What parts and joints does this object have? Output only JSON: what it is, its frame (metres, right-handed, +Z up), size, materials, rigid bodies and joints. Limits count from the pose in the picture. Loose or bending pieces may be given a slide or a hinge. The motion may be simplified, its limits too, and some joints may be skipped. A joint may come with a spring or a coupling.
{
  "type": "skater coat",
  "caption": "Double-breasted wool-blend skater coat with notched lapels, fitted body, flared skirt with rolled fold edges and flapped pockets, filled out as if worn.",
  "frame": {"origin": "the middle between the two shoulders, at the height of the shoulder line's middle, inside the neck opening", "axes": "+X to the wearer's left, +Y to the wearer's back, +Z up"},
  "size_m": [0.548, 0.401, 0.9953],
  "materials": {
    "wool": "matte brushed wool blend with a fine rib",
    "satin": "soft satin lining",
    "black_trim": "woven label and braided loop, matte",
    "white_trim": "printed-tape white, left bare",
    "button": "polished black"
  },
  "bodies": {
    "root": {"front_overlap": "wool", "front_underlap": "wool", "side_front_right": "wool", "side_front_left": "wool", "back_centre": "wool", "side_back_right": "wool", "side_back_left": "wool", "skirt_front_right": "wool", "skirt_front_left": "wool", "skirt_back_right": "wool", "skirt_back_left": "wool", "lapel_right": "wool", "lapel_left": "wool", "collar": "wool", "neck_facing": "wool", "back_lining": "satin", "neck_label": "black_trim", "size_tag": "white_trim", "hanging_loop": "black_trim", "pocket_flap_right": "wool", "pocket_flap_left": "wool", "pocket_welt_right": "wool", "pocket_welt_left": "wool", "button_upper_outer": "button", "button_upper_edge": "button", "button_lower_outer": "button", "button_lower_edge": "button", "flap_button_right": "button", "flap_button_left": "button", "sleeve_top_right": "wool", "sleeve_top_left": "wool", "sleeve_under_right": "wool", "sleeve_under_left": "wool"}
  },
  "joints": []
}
--
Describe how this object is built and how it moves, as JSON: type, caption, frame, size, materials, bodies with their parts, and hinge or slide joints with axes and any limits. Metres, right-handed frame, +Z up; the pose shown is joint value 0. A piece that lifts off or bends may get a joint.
--
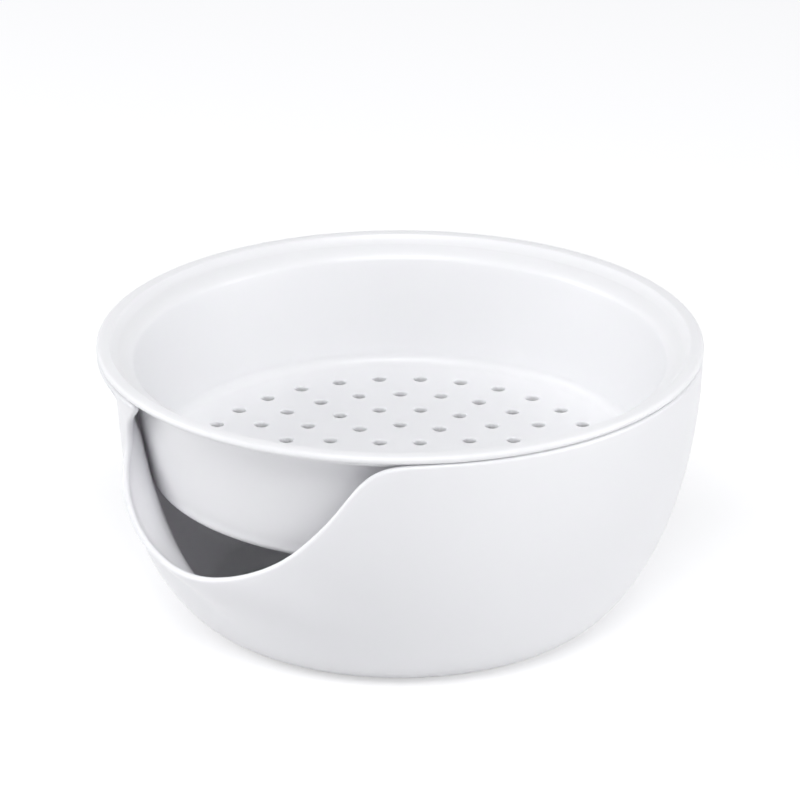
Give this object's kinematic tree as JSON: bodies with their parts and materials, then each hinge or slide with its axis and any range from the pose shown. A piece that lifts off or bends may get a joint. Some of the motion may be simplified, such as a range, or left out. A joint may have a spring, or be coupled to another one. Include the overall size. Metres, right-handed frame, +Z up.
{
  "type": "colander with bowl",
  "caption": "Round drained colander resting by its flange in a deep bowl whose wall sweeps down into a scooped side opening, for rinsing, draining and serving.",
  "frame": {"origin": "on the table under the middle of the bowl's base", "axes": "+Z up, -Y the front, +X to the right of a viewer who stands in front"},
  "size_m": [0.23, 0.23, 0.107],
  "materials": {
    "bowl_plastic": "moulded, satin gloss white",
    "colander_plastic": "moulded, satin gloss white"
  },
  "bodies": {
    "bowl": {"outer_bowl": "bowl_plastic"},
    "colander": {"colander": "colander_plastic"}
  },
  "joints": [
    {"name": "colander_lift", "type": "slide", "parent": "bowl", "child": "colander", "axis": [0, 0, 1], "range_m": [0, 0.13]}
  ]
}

- [Short task]
Read the entries above, then pull out the lines that include "their".

- [Solution for this exercise]
Describe how this object is built and how it moves, as JSON: type, caption, frame, size, materials, bodies with their parts, and hinge or slide joints with axes and any limits. Metres, right-handed frame, +Z up; the pose shown is joint value 0. A piece that lifts off or bends may get a joint.
Give this object's kinematic tree as JSON: bodies with their parts and materials, then each hinge or slide with its axis and any range from the pose shown. A piece that lifts off or bends may get a joint. Some of the motion may be simplified, such as a range, or left out. A joint may have a spring, or be coupled to another one. Include the overall size. Metres, right-handed frame, +Z up.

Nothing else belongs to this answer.